The difference is in the freedom.

I cannot tell you how great the relief was when I waved the movers off and closed the door, knowing that for the first time since student days I was in a house that was not owned by my ’employer’ (either church or school).  A house that I had chosen, which was of interest to no one else.  And because I know I can come home each night to a room of my own, a space that is free, I have the energy to engage better with those I meet. I see more, and am more immediately present.

I used to believe in rectories.  I thought it was hugely important that the priest be available, on sight, recognizable.  And maybe it is.  But I cannot live that way.  I start feeling trapped and hemmed in and I find myself running away from what is supposed to be my home.

‘Time off’ meant restlessness.  Driving all around, looking for a place to be.  And so the house would be ignored, and the rooms would never be finished, and I had no space to rest.

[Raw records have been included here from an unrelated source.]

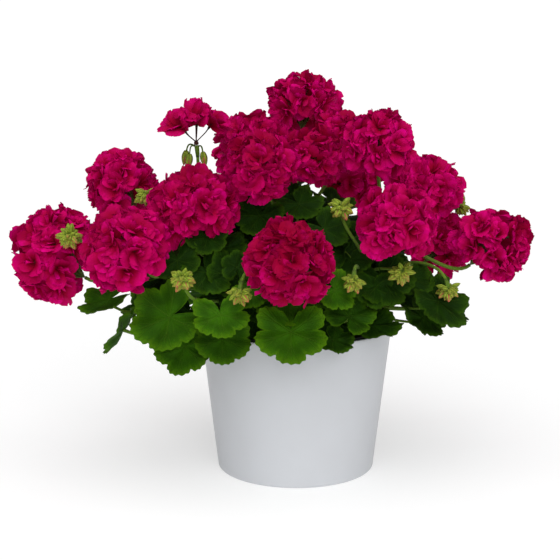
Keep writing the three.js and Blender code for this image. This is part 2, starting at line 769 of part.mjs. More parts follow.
// One shoot: its stem with every leaf and flower stalk fused to it, and what the stalks carry.
function shoot(row, order) {
  const stem = stemCurve(row);
  const joints = stem.points.length - 1;
  const green = [stalk(stem, STEM_FOOT_RADIUS, STEM_TOP_RADIUS, STEM_SIDES, joints)];
  const carried = [];
  row.leaves.forEach((one, k) => {
    green.push(leaf(stem, one, LOBE_DEPTHS[(order + k) % LOBE_DEPTHS.length]));
  });
  row.heads.forEach((head, k) => {
    const centre = vector(head.slice(1, 4));
    const radius = head[4];
    const height = head[6];
    const axis = headAxis(stem, centre);
    const hub = axis.clone().multiplyScalar(-(HUB_RATIO * radius + CLEARANCE / height));
    const end = centre.add(hub.setZ(height * hub.z));
    const curve = peduncleCurve(stem, FIRST_HEAD_NODE - HEAD_NODE_STEP * k, end, axis);
    const root = PEDUNCLE_RADIUS * PEDUNCLE_SWELL;
    green.push(stalk(curve, root, PEDUNCLE_RADIUS, PEDUNCLE_SIDES, PEDUNCLE_STEPS));
    carried.push(flowerHead(head, axis, new Dice(100 * order + 10 * k + 3)));
  });
  for (const cluster of row.buds) {
    const [lean, azimuth, node] = cluster.slice(5);
    const curve = peduncleCurve(stem, node, vector(cluster.slice(1, 4)), budAxis(lean, azimuth));
    green.push(belowNeck(curve));
    carried.push(budCluster(cluster, curve));
  }
  if (row.name === OPENING_SHOOT) {
    const axis = vector(OPENING_LEAN).normalize();
    const hub = vector(OPENING_HUB);
    const end = hub.clone().addScaledVector(axis, -2 * OPENING_HUB_RADIUS - CLEARANCE);
    const curve = peduncleCurve(stem, OPENING_NODE, end, axis);
    green.push(belowNeck(curve));
    carried.push(hangingBuds(curve), openingUmbel(hub, axis));
  }
  return { green, carried };
}

function coverPot() {
  const slope = (POT_TOP_RADIUS - POT_FOOT_RADIUS) / POT_HEIGHT;
  const outer = (z) => POT_FOOT_RADIUS + slope * z;
  const round = POT_FOOT_ROUND;
  return turned(
    [
      [0, 0],
      [outer(0) - round, 0],
      [outer(0) - 0.3 * round, 0.3 * round],
      [outer(round), round],
      [outer(POT_HEIGHT), POT_HEIGHT],
      [outer(POT_HEIGHT) - POT_WALL, POT_HEIGHT],
      [outer(POT_FLOOR) - POT_WALL, POT_FLOOR],
      [0, POT_FLOOR],
    ],
    POT_SIDES,
  );
}

function nurseryPot() {
  const bottom = POT_FLOOR + CLEARANCE;
  const shoulder = NURSERY_TOP - NURSERY_RIM_DEPTH;
  return turned(
    [
      [0, bottom],
      [NURSERY_FOOT_RADIUS, bottom],
      [NURSERY_SHOULDER_RADIUS, shoulder],
      [NURSERY_RIM_RADIUS - 0.6, shoulder + 0.6],
      [NURSERY_RIM_RADIUS, NURSERY_TOP],
      [NURSERY_RIM_RADIUS - NURSERY_WALL, NURSERY_TOP],
      [NURSERY_SHOULDER_RADIUS - NURSERY_WALL, shoulder],
      [NURSERY_FOOT_RADIUS - NURSERY_WALL, bottom + NURSERY_WALL],
      [0, bottom + NURSERY_WALL],
    ],
    NURSERY_SIDES,
  );
}

// The soil fills the nursery pot up to below its rim, with a plain hole for each stem.
function soil() {
  const bottom = POT_FLOOR + NURSERY_WALL + 2 * CLEARANCE;
  const top = SOIL_TOP - 2;
  const inside = Math.cos(Math.PI / NURSERY_SIDES);
  const share = (top - bottom) / (NURSERY_TOP - NURSERY_RIM_DEPTH - bottom);
  const foot = NURSERY_FOOT_RADIUS - NURSERY_WALL;
  const wall = foot + (NURSERY_SHOULDER_RADIUS - NURSERY_FOOT_RADIUS) * share;
  const body = turned(
    [
      [0, bottom],
      [foot * inside - 2 * CLEARANCE, bottom],
      [wall * inside - 2 * CLEARANCE, top],
      [0.6 * wall, SOIL_TOP],
      [0, SOIL_TOP],
    ],
    SOIL_SIDES,
  );
  const holes = SHOOTS.map(({ foot: [x, y] }) => {
    const floor = SOIL_TOP - STEM_HOLE_DEPTH;
    const line = new THREE.LineCurve3(
      new THREE.Vector3(x, y, floor),
      new THREE.Vector3(x, y, SOIL_TOP + SOIL_MOUND),
    );
    const radius = STEM_FOOT_RADIUS + 2 * CLEARANCE;
    return stalk(line, radius, radius, STEM_SIDES, 1);
  });
  return body.subtract(fuse(holes));
}

const plant = new THREE.Group();
plant.add(meshOf("cover_pot", coverPot(), COLOURS.pot));
plant.add(meshOf("nursery_pot", nurseryPot(), COLOURS.nursery));
plant.add(meshOf("soil", soil(), COLOURS.soil));
SHOOTS.forEach((row, order) => {
  const { green, carried } = shoot(row, order);
  plant.add(meshOf(row.name, fuse(green), COLOURS.leaf));
  carried.forEach((mesh) => plant.add(mesh));
});

export default plant;
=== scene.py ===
# A double-flowered zonal pelargonium in a white cover pot: petals, leaves, buds and finishes.
import logging
import math
from dataclasses import dataclass
from enum import Enum
from typing import NamedTuple, Sequence, Union

import bpy
import numpy as np
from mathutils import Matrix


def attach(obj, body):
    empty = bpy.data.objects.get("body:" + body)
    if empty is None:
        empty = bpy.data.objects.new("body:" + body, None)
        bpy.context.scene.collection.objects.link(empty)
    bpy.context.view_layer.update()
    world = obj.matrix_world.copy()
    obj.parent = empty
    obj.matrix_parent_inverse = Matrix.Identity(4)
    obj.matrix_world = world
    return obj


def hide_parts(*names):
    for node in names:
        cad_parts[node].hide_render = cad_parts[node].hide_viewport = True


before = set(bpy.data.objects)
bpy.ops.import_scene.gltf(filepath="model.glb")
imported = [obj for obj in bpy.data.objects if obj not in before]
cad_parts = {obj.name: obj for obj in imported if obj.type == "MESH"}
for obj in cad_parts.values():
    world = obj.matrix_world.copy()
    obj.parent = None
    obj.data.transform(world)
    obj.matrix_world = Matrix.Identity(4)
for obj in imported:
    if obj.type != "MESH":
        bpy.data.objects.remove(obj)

Array = np.ndarray
Number = Union[int, float]

log = logging.getLogger("pelargonium")

MM = 0.001
UP = np.array([0.0, 0.0, 1.0])
GOLDEN_ANGLE = math.pi * (3 - math.sqrt(5))
FULL_TURN = 2 * math.pi
ROOT_BODY = "root"
CLEARANCE = 0.3
LOBE_DEPTHS = (0.28, 0.17, 0.23)
# Painted shade: the very dark tone of the small inner leaves and the shaded leaves.
SHADED_TONE = -0.1
BLADE_EDGE = 100.0
POT_EDGE = 35.0


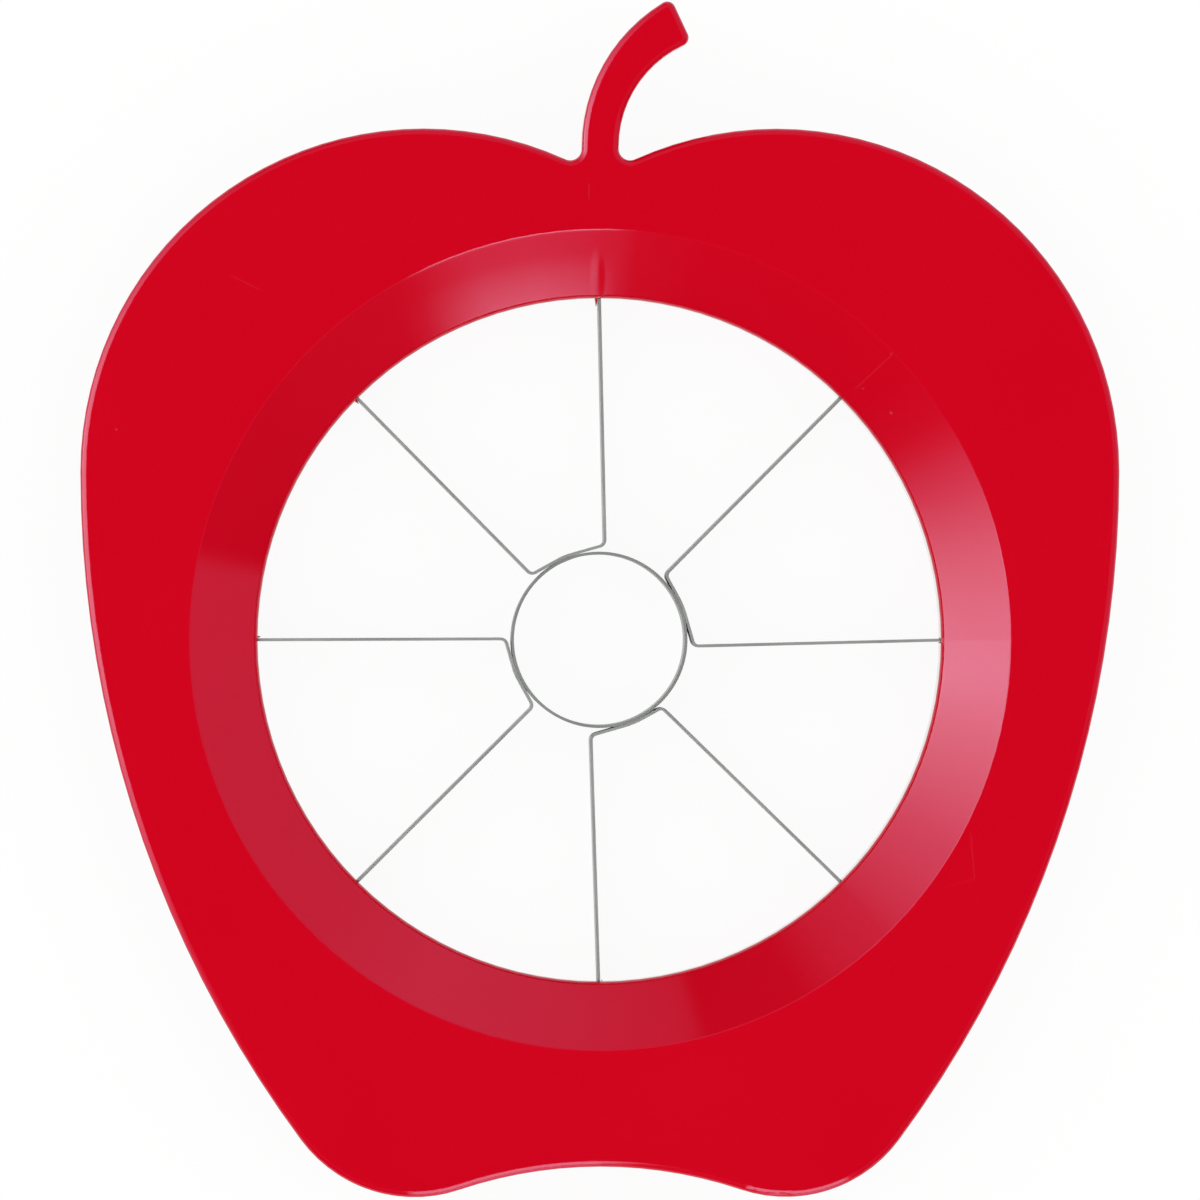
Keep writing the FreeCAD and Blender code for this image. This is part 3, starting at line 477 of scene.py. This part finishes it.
# Flash beside the blades where they enter the collar: degrees, offset to the left of the spoke seen from
# the axis, width, reach into the opening, top and bottom heights, all lengths in millimetres
FLASH = (
    (90, 0.45, 0.5, 1.25, 12.0, 7.5),
    (135, 0.45, 0.5, 0.75, 12.1, 7.5),
    (180, -0.45, 0.45, 0.5, 12.0, 8.5),
    (270, 0.4, 0.3, 0.3, 11.8, 8.0),
    (0, -0.42, 0.35, 0.35, 11.9, 8.2),
)
FLASH_ROOT = OPENING_RADIUS + 0.5 * MM
FLASH_LAYERS = 5


def flash(material):
    """Thin fins that leaked out of the mould along the blades, widest at the top."""
    for count, (degrees, offset, width, reach, top, bottom) in enumerate(FLASH):
        outward, sideways = polar(1, degrees), polar(1, degrees + 90)
        points = []
        for layer in range(FLASH_LAYERS):
            share = layer / (FLASH_LAYERS - 1)
            height = (bottom + (top - bottom) * share) * MM
            # The reach swells from the bottom and draws in again at the top
            swell = math.sin(math.pi * min(share * 0.8 + 0.15, 1))
            tip = OPENING_RADIUS - reach * MM * (0.35 + 0.65 * swell)
            half = width / 2 * MM * (0.5 + 0.5 * share)
            section = (
                (FLASH_ROOT, -half * 1.6), (tip, -half * 0.4), (tip, half * 0.4), (FLASH_ROOT, half * 1.6),
            )
            for along, aside in section:
                points.append(outward * along + sideways * (offset * MM + aside) + Vector((0, 0, height)))
        sides = len(section)
        last = sides * (FLASH_LAYERS - 1)
        faces = [tuple(reversed(range(sides))), tuple(range(last, last + sides))]
        for layer in range(FLASH_LAYERS - 1):
            for side in range(sides):
                first, second = sides * layer + side, sides * layer + (side + 1) % sides
                faces.append((first, second, second + sides, first + sides))
        mesh_piece(f"flash_{count + 1}", points, faces, material, PLASTIC_SLOT, levels=2)


def dress(node, material):
    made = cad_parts[node]
    made.data.materials.clear()
    made.data.materials.append(material)
    made.data.shade_smooth()


camera()
studio()
floor()
red = plastic()
ring_steel = steel("ring_steel", (0.25, 0.252, 0.25, 1), (0.38, 0.382, 0.38, 1))
blade_steel = steel("blade_steel", (0.31, 0.312, 0.31, 1), (0.44, 0.443, 0.44, 1))
materials = {"moulded_frame": red, "core_ring": ring_steel}
for node_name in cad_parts:
    dress(node_name, materials.get(node_name, blade_steel))
weld_marks(blade_steel)
moulding_marks(red)
flash(red)

bpy.context.scene.view_settings.view_transform = "Standard"
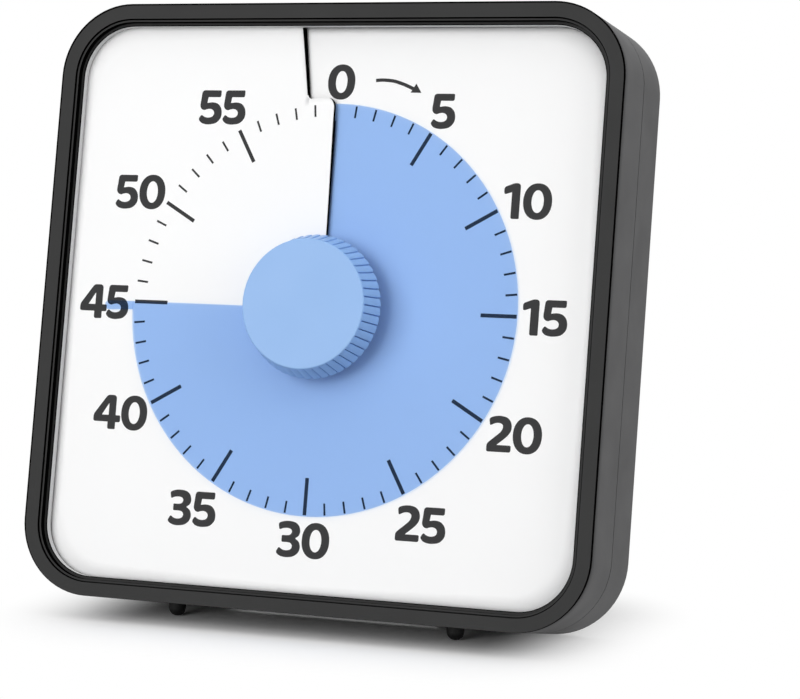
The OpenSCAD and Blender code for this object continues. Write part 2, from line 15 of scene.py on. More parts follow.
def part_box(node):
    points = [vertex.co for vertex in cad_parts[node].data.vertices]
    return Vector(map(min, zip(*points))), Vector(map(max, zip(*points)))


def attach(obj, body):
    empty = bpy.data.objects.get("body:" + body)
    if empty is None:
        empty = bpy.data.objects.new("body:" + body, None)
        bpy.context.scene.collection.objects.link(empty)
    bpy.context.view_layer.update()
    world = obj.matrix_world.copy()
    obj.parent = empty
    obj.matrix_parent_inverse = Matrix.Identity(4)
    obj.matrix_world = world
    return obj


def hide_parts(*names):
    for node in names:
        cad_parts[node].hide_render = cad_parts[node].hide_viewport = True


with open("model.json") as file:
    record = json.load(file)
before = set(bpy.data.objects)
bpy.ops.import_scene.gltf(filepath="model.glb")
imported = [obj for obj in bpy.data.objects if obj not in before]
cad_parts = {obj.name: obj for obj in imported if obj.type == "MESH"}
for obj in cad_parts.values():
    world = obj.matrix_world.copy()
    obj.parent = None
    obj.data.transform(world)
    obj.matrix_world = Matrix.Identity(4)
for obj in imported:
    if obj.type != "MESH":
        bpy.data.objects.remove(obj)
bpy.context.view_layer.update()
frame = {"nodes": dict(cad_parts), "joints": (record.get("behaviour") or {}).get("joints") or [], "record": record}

print("packed pieces:", len(frame["nodes"]))

# %% [markdown]
# Everything on the face is easier to place with the face's own rulers: u to the right, v up
# along the face and a depth behind the front band, all in millimetres. The knob's joint gives
# the middle of the dial and the direction into the face, so the rulers lie on the CAD exactly.
# %% Rulers of the leaning face
MM = 0.001
DIAL_DROP = 0.5  # the dial's middle lies this far below the middle of the face
knob_joint = next(j for j in frame["joints"] if j["name"] == "knob_turn")
INTO = Vector(knob_joint["axis"]).normalized()
UP = INTO.cross(Vector((1, 0, 0))).normalized()
if UP.z < 0:
    UP = -UP
MIDDLE = Vector(knob_joint["pos_m"]) + UP * DIAL_DROP * MM


def on_face(u, v, depth):
    """A point given by the face's rulers, as a place in the world in metres."""
    return MIDDLE + Vector((u, 0, 0)) * MM + UP * v * MM + INTO * depth * MM


def on_dial(r, clock, depth):
    """A point given by its distance from the dial's middle and its clock angle in degrees."""
    a = math.radians(clock)
    return on_face(r * math.sin(a), r * math.cos(a) - DIAL_DROP, depth)


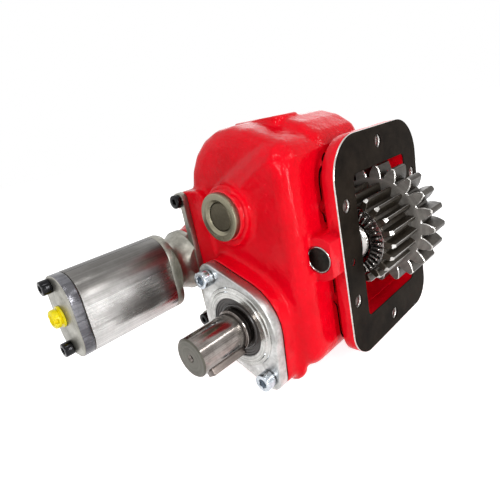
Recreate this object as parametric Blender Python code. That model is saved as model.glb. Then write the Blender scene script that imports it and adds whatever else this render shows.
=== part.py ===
"""Side-mounted power take off unit: cast gearcase, input gear cluster, keyed output shaft, gear pump.

Metres, +Z up. The origin is the centre of the flange face that bolts to the gearbox, and +X points
out of that face. Every shaft runs along Y, with the output shaft and the pump on the -Y side.
"""
import math

import bmesh
import bpy
from mathutils import Matrix, Vector

# Gearbox flange
FLANGE_WIDTH = 0.145
FLANGE_HEIGHT = 0.194
FLANGE_THICKNESS = 0.012
FLANGE_TOP_CORNER = 0.036
FLANGE_BOTTOM_CORNER = 0.024
FLANGE_HOLE_RADIUS = 0.0055
FLANGE_END_HOLE_OFFSET = 0.084
FLANGE_SIDE_HOLE_Y = 0.061
FLANGE_SIDE_HOLE_Z = 0.0425
DOWEL_RADIUS = 0.003
DOWEL_Z = -0.006
OPENING_WIDTH = 0.092
OPENING_HEIGHT = 0.129
OPENING_CORNER = 0.005
GASKET_THICKNESS = 0.001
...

I should have seen it coming.  My first week of training as an ordinand, I went into Old Saint Paul’s for the Friday morning eucharist, and the reading was ‘Foxes have holes, and the birds of the air have nests, but the sun of man has nowhere to lay his head’.  I burst into tears.

I guess I did know.  A priest dwells in the eucharist, in the liturgy, in the church.  But not in the rectory.  We are just visitors there, weighing up the relative cost of paying for new carpets or living with swirls of brown.

No more.

I sit now in church and I miss standing at the altar.  I miss preaching.  And I cannot imagine that I will not somehow return to these things.

But I cannot imagine ever wanting to return to a rectory.

I have more to offer — as a priest? as a person — when I have a space in which to be free.  A room of my own.

‘For freedom Christ has set us free.’   And it is glorious.